[Extracted information]
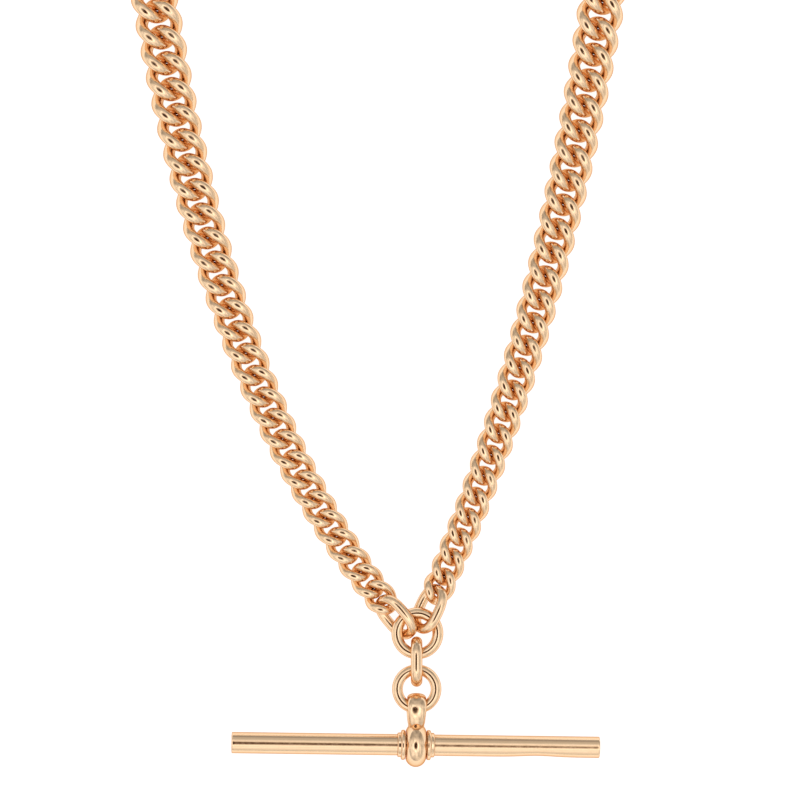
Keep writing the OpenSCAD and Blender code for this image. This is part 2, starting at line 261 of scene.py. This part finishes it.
def bowed_link(half_l, half_w, wire_d, turn, stations=160, sides=32):
    """A hook link: an oval with bowed long sides, whose wire is a little stouter there."""
    bow, stout = 2.0 / 2.5, 0.03
    off_axis = 1e-4
    t = np.linspace(0, 2 * np.pi, stations, endpoint=False) + off_axis
    x = np.sign(np.cos(t)) * np.abs(np.cos(t)) ** bow * half_w
    y = np.sign(np.sin(t)) * np.abs(np.sin(t)) ** bow * half_l
    points = np.stack([x, y, 0 * t], -1)
    run = np.roll(points, -1, 0) - np.roll(points, 1, 0)
    run /= np.linalg.norm(run, axis=1)[:, None]
    ups = np.tile([0, 0, 1.0], (stations, 1))
    radii = wire_d / 2 * (1 + stout * np.cos(t) ** 2)
    verts, faces = tube(points, np.cross(run, ups), ups, radii, sides)
    return verts @ np.asarray(turn).T, faces


def lathe(profile, sides=96):
    """Verts and faces turned about X from (x, radius) points, open at both ends."""
    profile = np.asarray(profile, float)
    a = np.linspace(0, 2 * np.pi, sides, endpoint=False)
    verts = np.stack([
        np.repeat(profile[:, 0], sides),
        (profile[:, 1:2] * np.cos(a)).ravel(), (profile[:, 1:2] * np.sin(a)).ravel()], -1)
    return verts, grid_faces(len(profile), sides, wrap_rows=False)


# ---------------------------------------------------------------- materials
# Noise scales are per metre, so 900 is a patch of about 1.1 mm
TONE_SCALE, POLISH_SCALE, BUMP_SCALE = 900, 1600, 620
BUMP_HEIGHT = 0.00006
DARKENING, DARKENING_RGB = 0.08, (0.6, 1.0, 1.6)
GOLD_EDGE = (0.66, 0.36, 0.20)


def noise(nodes, links, where, scale, detail, roughness):
    x = nodes.new("ShaderNodeTexNoise")
    x.inputs["Scale"].default_value = scale
    x.inputs["Detail"].default_value = detail
    x.inputs["Roughness"].default_value = roughness
    links.new(where, x.inputs["Vector"])
    return x.outputs["Fac"]


def map_range(nodes, from_min, from_max, to_min, to_max):
    x = nodes.new("ShaderNodeMapRange")
    x.inputs["From Min"].default_value = from_min
    x.inputs["From Max"].default_value = from_max
    x.inputs["To Min"].default_value = to_min
    x.inputs["To Max"].default_value = to_max
    return x


def metal(name, colour, rough, wear, bump, edge=GOLD_EDGE):
    """A metal with slightly uneven tone, polish and surface; wear raises the first two."""
    m = bpy.data.materials.new(name)
    m.use_nodes = True
    n, l = m.node_tree.nodes, m.node_tree.links
    bsdf = n["Principled BSDF"]
    bsdf.inputs["Metallic"].default_value = 1
    bsdf.inputs["Specular Tint"].default_value = (*edge, 1)
    where = n.new("ShaderNodeTexCoord").outputs["Object"]
    tone = n.new("ShaderNodeValToRGB")
    darker, lighter = tone.color_ramp.elements
    darker.position = 0.3
    lighter.position = 0.7
    darker.color = (*[c * (1 - DARKENING * wear * k) for c, k in zip(colour, DARKENING_RGB)], 1)
    lighter.color = (*colour, 1)
    l.new(noise(n, l, where, TONE_SCALE, 3, 0.5), tone.inputs["Fac"])
    l.new(tone.outputs["Color"], bsdf.inputs["Base Color"])
    polish = map_range(n, 0.35, 0.7, rough * 0.7, rough * (1 + wear))
    l.new(noise(n, l, where, POLISH_SCALE, 4, 0.6), polish.inputs["Value"])
    l.new(polish.outputs["Result"], bsdf.inputs["Roughness"])
    b = n.new("ShaderNodeBump")
    b.inputs["Strength"].default_value = bump
    b.inputs["Distance"].default_value = BUMP_HEIGHT
    l.new(noise(n, l, where, BUMP_SCALE, 4, 0.45), b.inputs["Height"])
    l.new(b.outputs["Normal"], bsdf.inputs["Normal"])
    return m


GOLD = (0.93, 0.665, 0.43)
gold_links = metal("rose_gold_links", GOLD, 0.16, 0.6, 0.3)
gold_rings = metal("rose_gold_rings", GOLD, 0.15, 0.5, 0.3)
gold_bar = metal("rose_gold_bar", GOLD, 0.13, 0.5, 0.16)
steel = metal("spring_steel", (0.55, 0.55, 0.57), 0.25, 0.3, 0.05, edge=(1, 1, 1))

# ---------------------------------------------------------------- links
STATIONS, SIDES = 96, 32
# Rubbing starts at WEAR_START of a link's height and takes WEAR / 2 of what stands above that
WEAR_START, WEAR = 0.76, 0.35


def worn(verts, top):
    """Rub the highest part of each strand a little flatter, above and below."""
    start = WEAR_START * top
    past = np.maximum(np.abs(verts[:, 2]) - start, 0)
    flatter = past**2 * WEAR / (2 * (top - start))
    verts[:, 2] -= np.sign(verts[:, 2]) * flatter
    return verts


def link_mesh(i):
    t = np.linspace(0, 360, STATIONS, endpoint=False)
    points, outs, ups = [], [], []
    for k in t:
        p, q = oval(i, k)
        run = oval(i, k + 0.5)[0] - oval(i, k - 0.5)[0]
        run /= np.linalg.norm(run)
        out = np.cross(run, [-sin(q), 0, cos(q)])
        out /= np.linalg.norm(out)
        points.append(p)
        outs.append(out)
        ups.append(np.cross(run, out))
    radii = np.full(STATIONS, wire(i) / 2)
    verts, faces = tube(np.array(points), np.array(outs), np.array(ups), radii, SIDES)
    return worn(verts, lie(i)), faces


for side in (LEFT, RIGHT):
    places = link_places(side)
    for node, members in link_nodes(side).items():
        parts = []
        for i in members:
            if i == 0:
                v, f = bowed_link(half_length(0), half_width(0), HOOK_WIRE, rot_y(-HOOK_ROLL))
            else:
                v, f = link_mesh(i)
            centre, turn = places[i]
            parts.append((v @ turn.T + centre, f))
        verts, faces = join(parts)
        make(node + "_look", verts, faces, gold_links, node, node)

# ---------------------------------------------------------------- rings and drop link
# Where the next piece has worn a ring's wire: angle round it, spread and share of the wire
WORN_TOP, WORN_FOOT = (90, 25, 0.04), (270, 25, 0.04)
v, f = torus(LOWER, rot_x(-LOWER_TILT), LOWER_R, LOWER_WIRE, thin=[WORN_TOP, WORN_FOOT])
make("lower_ring_look", v, f, gold_rings, "lower_ring", "lower_ring")
v, f = torus(JUNCTION, rot_x(-JUNCTION_TILT), JUNCTION_R, JUNCTION_WIRE, thin=[WORN_FOOT])
make("junction_ring_look", v, f, gold_rings, "junction_ring", "junction_ring")

v, f = plain_oval(DROP_HL, DROP_HW, DROP_WIRE, rot_y(90))
make("drop_link_look", v + DROP, f, gold_rings, "drop_link", "drop_link")

# ---------------------------------------------------------------- T-bar, as (x, radius) profiles
HALF_BAR = BAR_LENGTH / 2
BAR_INNER, JOURNAL_R = 1.8, 1.0
DENT_X, DENT_SPREAD, DENT_DEPTH = 12.2, 2.2, 0.13
bar_end = [
    (-HALF_BAR + 0.05, 0.001), (-HALF_BAR + 0.05, 0.72), (-HALF_BAR + 0.03, 0.75), (-HALF_BAR, 0.78),
    (-HALF_BAR, 0.99), (-HALF_BAR + 0.02, 1.03), (-HALF_BAR + 0.06, 1.055)]
bar_side = [(x, BAR_D / 2) for x in np.linspace(-HALF_BAR + 0.12, -BAR_INNER, 180)]
v, f = lathe(bar_end + bar_side + [(-BAR_INNER, JOURNAL_R)])
v, f = join([(v, f), (v * (-1, 1, -1), f)])
# A shallow dent in the right half, on the side away from the chain
dent = np.exp(-((v[:, 0] - DENT_X) / DENT_SPREAD) ** 2) * np.clip(-v[:, 1] / (BAR_D / 2), 0, 1) ** 2
v[:, 1] += DENT_DEPTH * dent
make("bar_look", v @ BAR_TURN.T + BEAD, f, gold_bar, "t_bar", "bar_tube", "bar_end_plugs")

# The journal that the bead turns on, and a rim and step each side of it
JOURNAL_END = 1.2
collar = [
    (1.06, 1.04), (1.06, 1.36), (1.10, 1.46), (1.18, 1.5), (1.36, 1.5), (1.44, 1.46), (1.48, 1.38),
    (1.485, 1.26), (1.50, 1.235), (1.56, 1.225), (1.74, 1.225), (1.80, 1.2), (1.84, 1.15), (1.845, 1.04)]
parts = [lathe([(-JOURNAL_END, JOURNAL_R), (JOURNAL_END, JOURNAL_R)])]
for end_side in (-1, 1):
    parts.append(lathe([(x * end_side, r) for x, r in collar]))
v, f = join(parts)
make("collars_look", v @ BAR_TURN.T + BEAD, f, gold_bar, "t_bar", "bar_collars")

# Bead: a barrel with flat ends and a bore that clears the journal
BEAD_R, CROWN, BORE, BEVEL = 2.2, 1.05, 1.04, 0.04
arc = [(x, BEAD_R - CROWN + math.sqrt(max(CROWN**2 - x * x, 0))) for x in np.linspace(-1, 1, 41)]
left_edge = [(-0.96, BORE), (-1.0, BORE + BEVEL)]
right_edge = [(1.0, BORE + BEVEL), (0.96, BORE)]
barrel = lathe(left_edge + arc + right_edge + [(-0.96, BORE)], 128)

# Its strap eye: a band bent in the plane square to the bar, pinched towards its root in the bead
ROOT_Y, BEND_Y, BEND_R, PINCH, LEG_STEPS = 1.5, 3.59, 1.115, 0.95, 14
ROOT_HALF_W, TOP_HALF_W, HALF_THICK = 0.76, 0.94, 0.485
WIDENS_FROM, WIDENS_OVER = 1.8, 2.4
GROOVE_Y, GROOVE_SPREAD, GROOVE_DEPTH = 2.05, 0.06, 0.05
STRAP_SIDES, STRAP_POWER = 40, 0.9
leg = [(ROOT_Y + (BEND_Y - ROOT_Y) * k / LEG_STEPS, -BEND_R + PINCH * (1 - k / LEG_STEPS) ** 2)
       for k in range(LEG_STEPS)]
bend = [(BEND_Y + BEND_R * math.sin(a), -BEND_R * math.cos(a)) for a in np.linspace(0, math.pi, 41)]
path = np.array([(0, y, z) for y, z in leg + bend + [(y, -z) for y, z in leg[::-1]]])
run = np.gradient(path, axis=0)
run /= np.linalg.norm(run, axis=1)[:, None]
up = np.cross(run, [1.0, 0, 0])
a = np.linspace(0, 2 * np.pi, STRAP_SIDES, endpoint=False)
rise = np.clip((path[:, 1] - WIDENS_FROM) / WIDENS_OVER, 0, 1)
half_w = ROOT_HALF_W + (TOP_HALF_W - ROOT_HALF_W) * np.sin(rise * np.pi / 2)
groove = 1 - GROOVE_DEPTH * np.exp(-((path[:, 1] - GROOVE_Y) / GROOVE_SPREAD) ** 2)
ring_x = np.sign(np.cos(a)) * np.abs(np.cos(a)) ** STRAP_POWER
ring_y = np.sign(np.sin(a)) * np.abs(np.sin(a)) ** STRAP_POWER
strap = (path[:, None] + (half_w * groove)[:, None, None] * ring_x[None, :, None] * np.array([1.0, 0, 0])
         + (HALF_THICK * groove)[:, None, None] * ring_y[None, :, None] * up[:, None])
v, f = join([barrel, (strap.reshape(-1, 3), grid_faces(len(path), STRAP_SIDES, wrap_rows=False))])
make("bead_look", v @ BAR_TURN.T + BEAD, f, gold_bar, "bead", "swivel_bead")

# ---------------------------------------------------------------- swivel clips keep their CAD shapes
for name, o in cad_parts.items():
    if not o.hide_render:
        o.data.materials.clear()
        o.data.materials.append(steel if "spring" in name else gold_rings)

# ---------------------------------------------------------------- floor, light and camera
bpy.context.scene.view_settings.view_transform = "Standard"
floor_mesh = bpy.data.meshes.new("floor")
REACH = 3
corners = [(-REACH, -REACH, 0), (REACH, -REACH, 0), (REACH, REACH, 0), (-REACH, REACH, 0)]
floor_mesh.from_pydata(corners, [], [(0, 1, 2, 3)])
floor = bpy.data.objects.new("floor", floor_mesh)
bpy.context.scene.collection.objects.link(floor)
floor_paint = bpy.data.materials.new("floor_white")
floor_paint.use_nodes = True
paint = floor_paint.node_tree.nodes["Principled BSDF"]
paint.inputs["Base Color"].default_value = (0.25, 0.25, 0.25, 1)
paint.inputs["Roughness"].default_value = 0.7
paint.inputs["Emission Color"].default_value = (1, 1, 1, 1)
paint.inputs["Emission Strength"].default_value = 0.9
floor_mesh.materials.append(floor_paint)

# The tent: white all round, with the dark opening that the camera looks through overhead.
# Its tones go by the cosine of the angle from the opening: 0 is square to it and beyond.
OPENING_LEFT = 7
SQUARE_ON, OPENING = (0.75, 0.75, 0.75), (0.05, 0.024, 0.013)
TENT = [
    (0.25, (0.7, 0.7, 0.7)), (0.55, (0.9, 0.9, 0.9)), (0.8, (1.15, 1.15, 1.15)), (0.9, (1.6, 1.6, 1.6)),
    (0.94, (1.0, 0.93, 0.86)), (0.966, (0.09, 0.045, 0.026))]
world = bpy.data.worlds.new("tent")
bpy.context.scene.world = world
world.use_nodes = True
wn, wl = world.node_tree.nodes, world.node_tree.links
back = wn["Background"]
direction = wn.new("ShaderNodeTexCoord").outputs["Generated"]
split = wn.new("ShaderNodeSeparateXYZ")
wl.new(direction, split.inputs["Vector"])
ramp = wn.new("ShaderNodeValToRGB")
ramp.color_ramp.elements[0].position = 0.0
ramp.color_ramp.elements[0].color = (*SQUARE_ON, 1)
ramp.color_ramp.elements[1].position = 1.0
ramp.color_ramp.elements[1].color = (*OPENING, 1)
for at, tone in TENT:
    ramp.color_ramp.elements.new(at).color = (*tone, 1)
# Folds in the tent make its light a little uneven, and its far side is dimmer
folds = noise(wn, wl, direction, 2.6, 2, 0.5)
uneven = map_range(wn, 0.3, 0.7, 0.6, 1.35)
wl.new(folds, uneven.inputs["Value"])
far = map_range(wn, 0.25, 0.7, 1.0, 0.62)
wl.new(split.outputs["Y"], far.inputs["Value"])
level = wn.new("ShaderNodeMath")
level.operation = "MULTIPLY"
wl.new(uneven.outputs["Result"], level.inputs[0])
wl.new(far.outputs["Result"], level.inputs[1])
# The opening is a little to the left of straight overhead
overhead = wn.new("ShaderNodeVectorMath")
overhead.operation = "DOT_PRODUCT"
overhead.inputs[1].default_value = (-sin(OPENING_LEFT), 0, cos(OPENING_LEFT))
wl.new(direction, overhead.inputs[0])
wl.new(overhead.outputs["Value"], ramp.inputs["Fac"])
wl.new(ramp.outputs["Color"], back.inputs["Color"])
wl.new(level.outputs["Value"], back.inputs["Strength"])

camera_data = bpy.data.cameras.new("camera")
camera = bpy.data.objects.new("camera", camera_data)
bpy.context.scene.collection.objects.link(camera)
bpy.context.scene.camera = camera
DISTANCE, FIELD, SENSOR = 0.6, 0.08, 36
AIM_X, AIM_Y, AIM_Z = -1.68, 34.45, 1.4
camera_data.sensor_width = SENSOR
camera_data.lens = SENSOR * DISTANCE / FIELD
camera_data.clip_start, camera_data.clip_end = 0.01, 20
camera.location = ((AIM_X + FRAME[0]) * MM, (AIM_Y + FRAME[1]) * MM, DISTANCE + AIM_Z * MM)

bpy.context.view_layer.update()
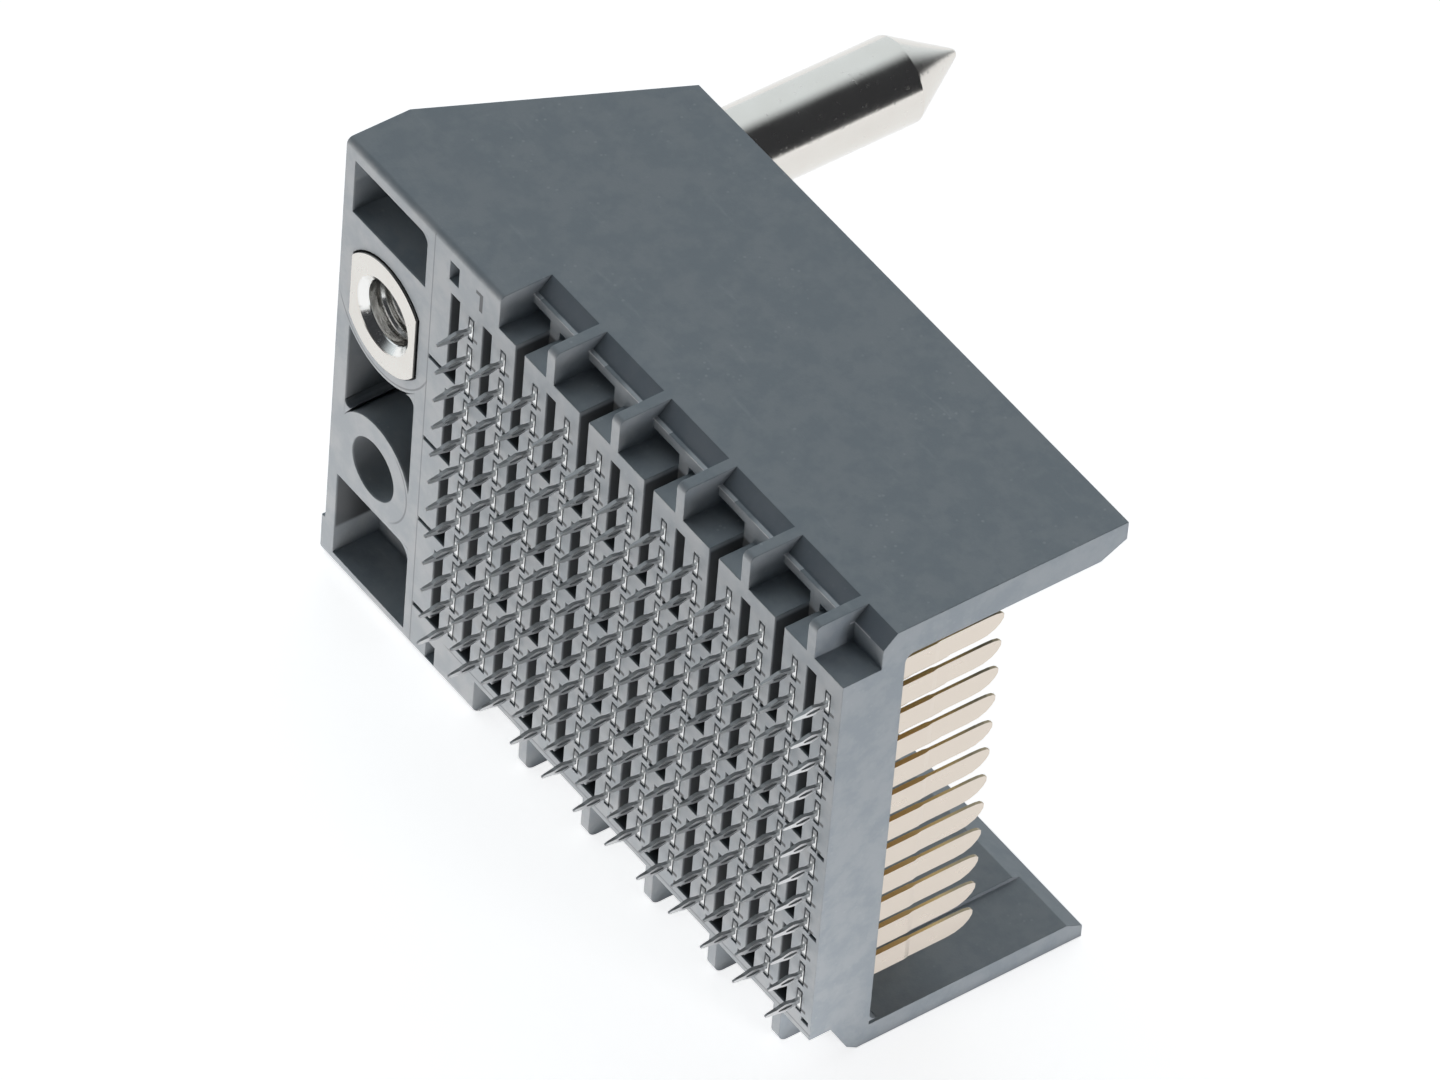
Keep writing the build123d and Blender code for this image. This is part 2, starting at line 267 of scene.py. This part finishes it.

[Exercise task] Quote every line of the records above, from the first down to the one holding "GOLD_EDGE = (0.66, 0.36, 0.20)", exactly as written.

[Solution]
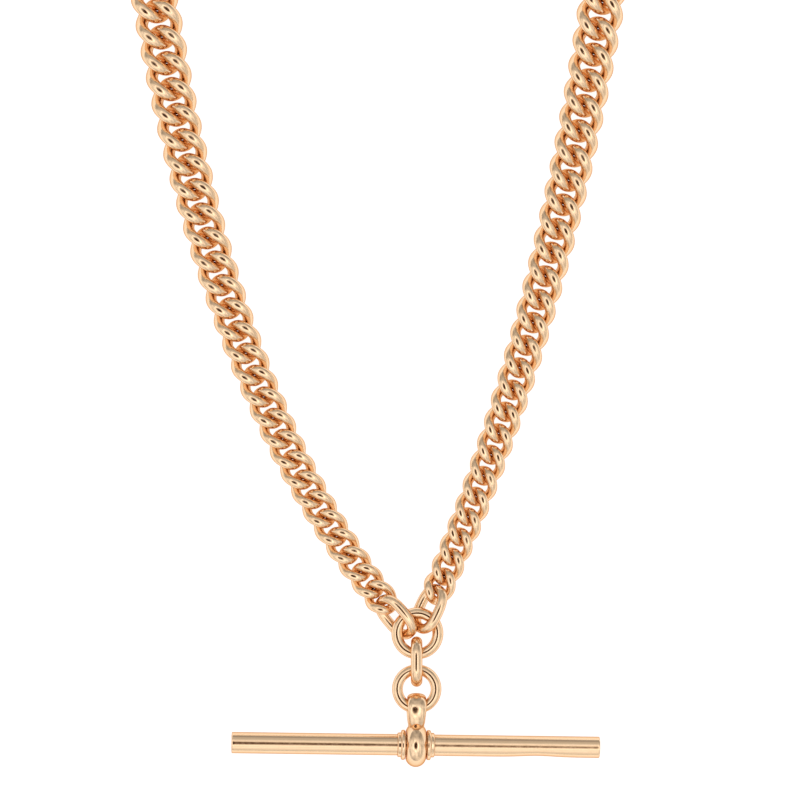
Keep writing the OpenSCAD and Blender code for this image. This is part 2, starting at line 261 of scene.py. This part finishes it.
def bowed_link(half_l, half_w, wire_d, turn, stations=160, sides=32):
    """A hook link: an oval with bowed long sides, whose wire is a little stouter there."""
    bow, stout = 2.0 / 2.5, 0.03
    off_axis = 1e-4
    t = np.linspace(0, 2 * np.pi, stations, endpoint=False) + off_axis
    x = np.sign(np.cos(t)) * np.abs(np.cos(t)) ** bow * half_w
    y = np.sign(np.sin(t)) * np.abs(np.sin(t)) ** bow * half_l
    points = np.stack([x, y, 0 * t], -1)
    run = np.roll(points, -1, 0) - np.roll(points, 1, 0)
    run /= np.linalg.norm(run, axis=1)[:, None]
    ups = np.tile([0, 0, 1.0], (stations, 1))
    radii = wire_d / 2 * (1 + stout * np.cos(t) ** 2)
    verts, faces = tube(points, np.cross(run, ups), ups, radii, sides)
    return verts @ np.asarray(turn).T, faces


def lathe(profile, sides=96):
    """Verts and faces turned about X from (x, radius) points, open at both ends."""
    profile = np.asarray(profile, float)
    a = np.linspace(0, 2 * np.pi, sides, endpoint=False)
    verts = np.stack([
        np.repeat(profile[:, 0], sides),
        (profile[:, 1:2] * np.cos(a)).ravel(), (profile[:, 1:2] * np.sin(a)).ravel()], -1)
    return verts, grid_faces(len(profile), sides, wrap_rows=False)


# ---------------------------------------------------------------- materials
# Noise scales are per metre, so 900 is a patch of about 1.1 mm
TONE_SCALE, POLISH_SCALE, BUMP_SCALE = 900, 1600, 620
BUMP_HEIGHT = 0.00006
DARKENING, DARKENING_RGB = 0.08, (0.6, 1.0, 1.6)
GOLD_EDGE = (0.66, 0.36, 0.20)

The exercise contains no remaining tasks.